Exercise directions –
Repeat verbatim only the lines from the opening of the material below through the one that contains "a one-piece stand.".
━━━━━━━━
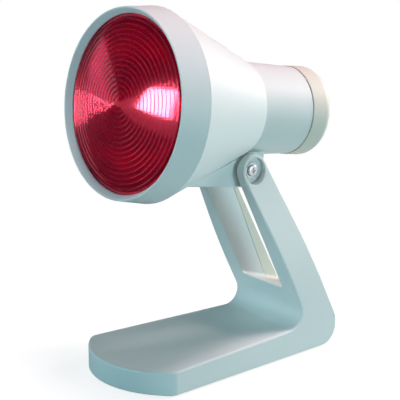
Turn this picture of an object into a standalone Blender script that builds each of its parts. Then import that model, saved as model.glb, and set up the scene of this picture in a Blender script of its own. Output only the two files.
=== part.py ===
"""A table-top infrared heat lamp: a tilting lamp head in the fork of a one-piece stand.

Metres, +Z up. The lamp faces -Y and is symmetric about the plane X = 0. The origin lies on the
table, under the middle of the stand. The head is modelled along its own axis and hangs on an
empty at the pivot, which carries the resting tilt.
"""

import math

import bmesh
import bpy
from mathutils import Matrix, Vector

# Clearances and shared small sizes
FIT_GAP = 0.0003
SEAM_GAP = 0.0004
OVERRUN = 0.010
MERGE_DISTANCE = 0.00001

# Stand: plan view
BASE_DEPTH = 0.1776
FRONT_BULGE = 0.0223
FRONT_CORNER_RADIUS = 0.0080
PLAN_TAPER_ANGLE = math.radians(5.2)

# Stand: side view
FOOT_STANDOFF = 0.0010
FRONT_HEIGHT = 0.0172
REAR_HEIGHT = 0.0192
INNER_FILLET_RADIUS = 0.0110
HEEL_BEND_RADIUS = 0.0080
HEEL_RADIUS = 0.0130
EDGE_RADIUS = 0.0015

# Stand: upright and fork
HEEL_BEND_HEIGHT = 0.02026
PIVOT_HEIGHT = 0.1360
FORK_END_RADIUS = 0.0114
FORK_FRONT_LEAN = math.radians(25.4)
FORK_REAR_LEAN = math.radians(26.9)
SIDE_LEAN_START = 0.0450
SIDE_LEAN_END = 0.0950
SIDE_LEAN_ANGLE = math.radians(9.6)
WINDOW_HALF_WIDTH = 0.0218
ARM_THICKNESS = 0.0060
WINDOW_SILL_HEIGHT = 0.0460
WINDOW_CORNER_RADIUS = 0.0025
WINDOW_SILL_FALL = math.radians(18.5)

# Stand: walls, back cover, base plate
STAND_WALL = 0.0024
COVER_WALL = 0.0022
COVER_TOP_HEIGHT = 0.1200
COVER_TOP_THICKNESS = 0.0031
COVER_PARTING_LEAN = math.radians(22.7)
PLATE_THICKNESS = 0.0024
FOOT_RADIUS = 0.0060
FOOT_RECESS = 0.0012
FOOT_INSET = 0.0130
BOSS_RADIUS = 0.0038
BOSS_INSET = 0.0110
BASE_SCREW_RADIUS = 0.0013
BASE_SCREW_HEAD_RADIUS = 0.0026
BASE_SCREW_HEAD_HEIGHT = 0.0012
BASE_SCREW_LENGTH = 0.0070
GLAND_RADIUS = 0.0038
GLAND_BORE_RADIUS = 0.0029
GLAND_FLANGE_RADIUS = 0.0052
GLAND_FLANGE_THICKNESS = 0.0010
GLAND_DEPTH = 0.0045
GLAND_HEIGHT = 0.0270

# Pivot
RECESS_RADIUS = 0.0091
RECESS_DEPTH = 0.0046
BOLT_RADIUS = 0.0024
BOLT_HEAD_RADIUS = 0.0040
BOLT_HEAD_HEIGHT = 0.0014
BOLT_CROSS_WIDTH = 0.0010
BOLT_CROSS_LENGTH = 0.0046
BOLT_CROSS_DEPTH = 0.0008
BOLT_END_REACH = 0.0006
NUT_HALF_FLATS = 0.0040
NUT_HEIGHT = 0.0022
WASHER_RADIUS = 0.0052
WASHER_THICKNESS = 0.0006
FRICTION_RADIUS = 0.0095
FRICTION_THICKNESS = 0.0010
POD_BORE_GAP = 0.0004

# Head: places along its axis, counted forward from the pivot
REST_TILT = math.radians(10.0)
AXIS_HEIGHT = 0.0381
LIP_REACH = 0.0987
BEZEL_LENGTH = 0.0218
CONE_REAR_REACH = 0.0014
NECK_LENGTH = 0.0438
CAP_LENGTH = 0.0185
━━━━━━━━
Task output –
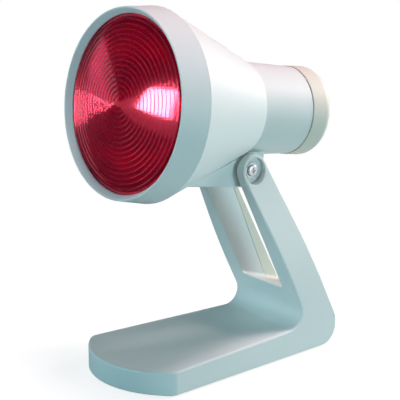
Turn this picture of an object into a standalone Blender script that builds each of its parts. Then import that model, saved as model.glb, and set up the scene of this picture in a Blender script of its own. Output only the two files.
=== part.py ===
"""A table-top infrared heat lamp: a tilting lamp head in the fork of a one-piece stand.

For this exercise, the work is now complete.